Arthur C. Clarke, “The Forgotten Enemy” (1949). A new ice age comes to London. Clarke's famous 2001 series of novels may also be of note, given its interests in space colonization and in evolution.

J. M. Coetzee,
The Lives of Animals
(2001). Philosophical-ethical treatise on vegetarianism and justice for animals premised on the cognitively estranging notion that animals—despite the way we treat then—have a self-evident right to life and safety.

Suzanne Collins,
The Hunger Games
(2008). Teenagers are forced to fight each other to the death in gladiatorial games in a post-apocalyptic America.

John M. Corbett, “The Black River” (1934). A massive oil spill destroys Los Angeles.

Michael Crichton,
Jurassic Park
(1990). Science brings back the dinosaurs for an amusement park. What could possibly go wrong?

Daniel DeFoe,
Robinson Crusoe
(1719). This is the unacknowledged template for any number of future post-apocalyptic narratives of survival after the collapse of civilization, beginning with the truly prodigious amount of material Crusoe is able to salvage from his wrecked ship.
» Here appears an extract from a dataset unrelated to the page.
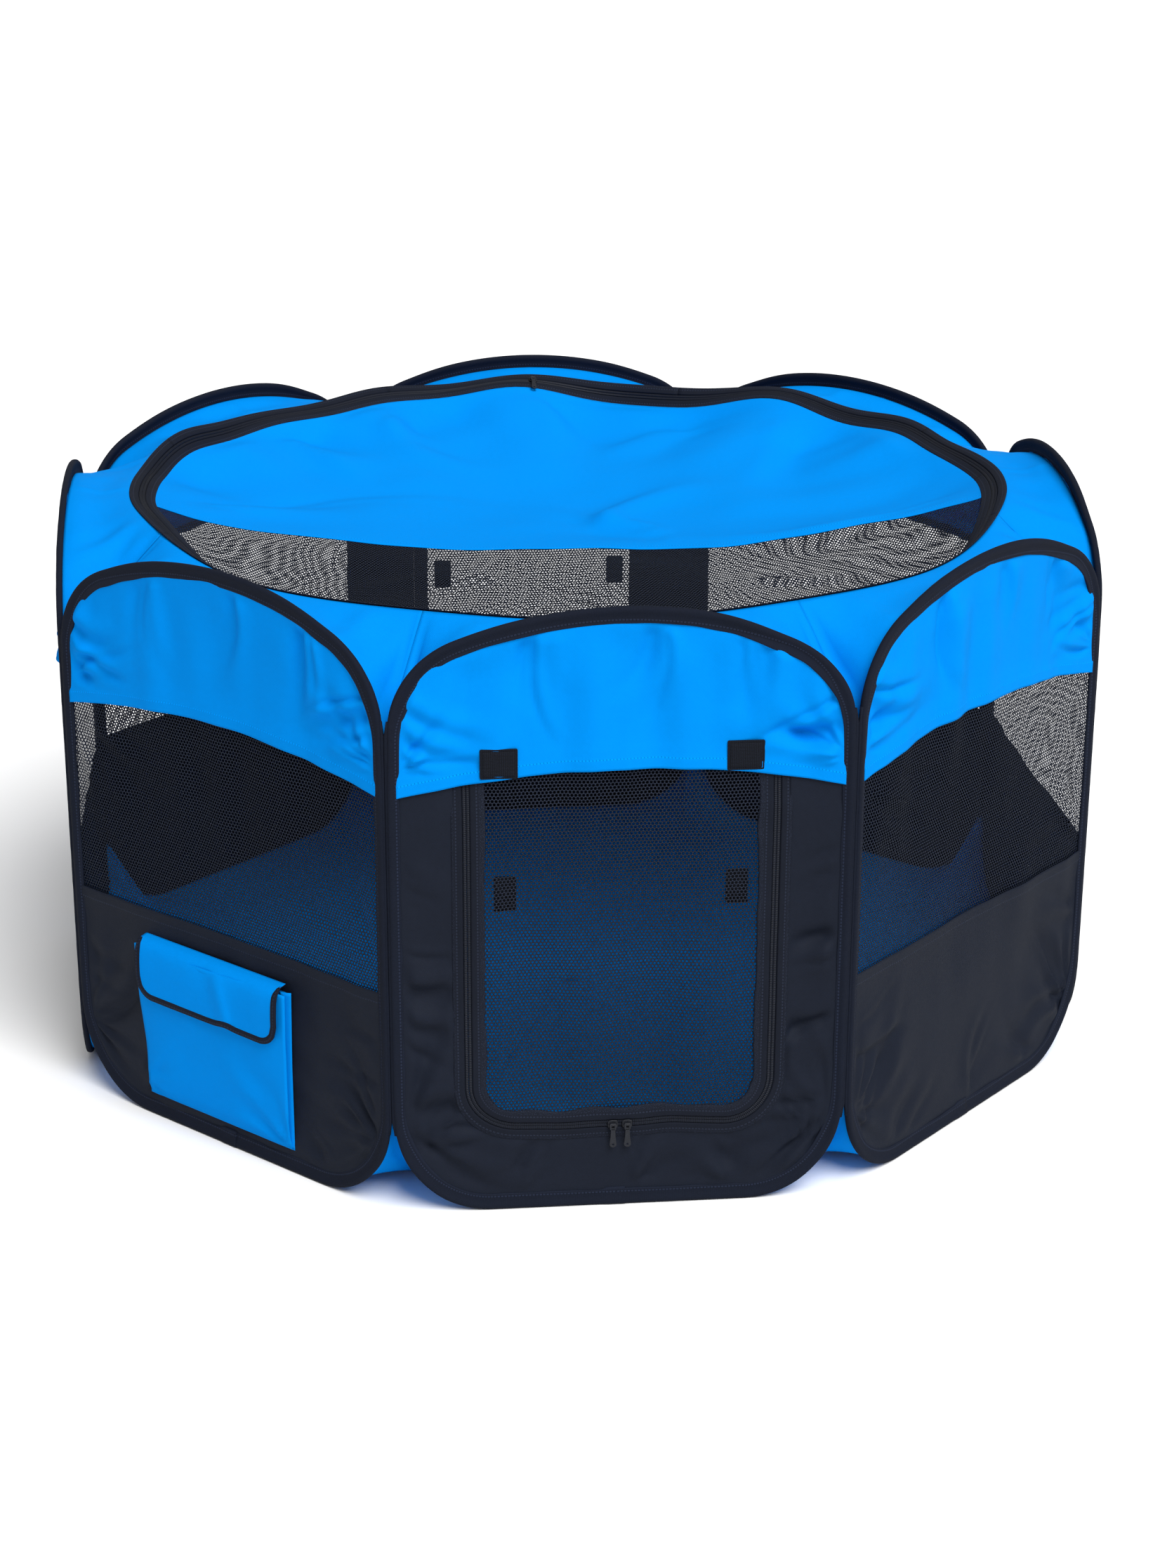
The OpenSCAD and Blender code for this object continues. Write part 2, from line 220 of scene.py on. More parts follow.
def on_side(k, x, y, z):
    """Points of the pen from distances along, into and up panel k."""
    x, y, z = np.broadcast_arrays(*(np.asarray(v, float) for v in (x, y, z)))
    c, s = math.cos(TURN * k), math.sin(TURN * k)
    return np.stack([x * c - (y - APOTHEM) * s, x * s + (y - APOTHEM) * c, z], -1)


def folds_from(x, z, corner_x, corner_z, reach, count, seed):
    """Folds that fan out from a corner and fade over their reach."""
    dx, dz = x - corner_x, z - corner_z
    away = np.hypot(dx, dz)
    angle = np.arctan2(dz, np.abs(dx) + 1e-6)
    bend = 0.35 * drift(away / 0.05, angle * 2, seed)
    wave = np.cos(count * (angle + bend)) + 0.45 * np.cos(1.7 * count * angle + seed)
    return wave * smooth(away / 0.03) * np.exp(-((away / reach) ** 2))


def two_fans(x, z, right, left):
    """Folds that fan out from a corner at the right and from one at the left of a cloth."""
    return folds_from(x, z, *right) * (x > 0) + folds_from(x, z, *left) * (x < 0)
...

Samuel R. Delany, “The Star Pit” (1967). An extended mediation on the confrontation with limit, this novella takes as its central metaphor an “ecologarium”—the outsized, space operatic answer to a child's ant farm. Apocalyptic themes—both ecological and cultural—are also quite important in
Dhalgren
(1975),
Triton
(1976), and
Stars in My Pocket Like Grains of Sand
(1984).

Don DeLillo,
White Noise
(1985). Airborne toxic event.

Jared Diamond, “The Worst Mistake in the History of the Human Race” (1987). Agriculture.

Philip K. Dick,
Do Androids Dream of Electric Sheep?
(1968). Largely left out of the novel's adaptation as
Blade Runner
in 1982 is its intense focus on animals as an object of both empathy and desire. Among Dick's less-known novels can also be found
The Crack in Space
(1966), which depicts the first black president's attempt to save his badly overpopulated, economically depressed Earth by invading the apparently empty one in the universe next door.

Grace Dillon (ed.),
Walking the Clouds: An Anthology of Indigenous Science Fiction
(2012).
This collection of “Native slipstream” speaks directly to debates over indigenous science and sustainable culture practice, as well as to native visions of the apocalypse—an apocalypse which, as Dillon notes in her introduction, is commonly thought of as having already taken place at the moment of North America's disastrous first contact with Europe.

Thomas Disch,
334
(1972). Overpopulation has caused shortages and made birth control compulsory in this novel of 2020s New York. See also
The Genocides
(1965), discussed in this volume, and the ecologically themed anthology Disch edited,
The Ruins of Earth
(1971), which includes stories from Dick, Vonnegut, Ballard, and du Maurier.

Harold Donitz, “A Visitor from the Twentieth Century” (1928). A lack of cars makes the future a utopia after oil runs out around 1975.

W. E. B. Du Bois, “The Comet” (1920). The end of the world briefly seems like it will, at least, include an end to white supremacy. Briefly.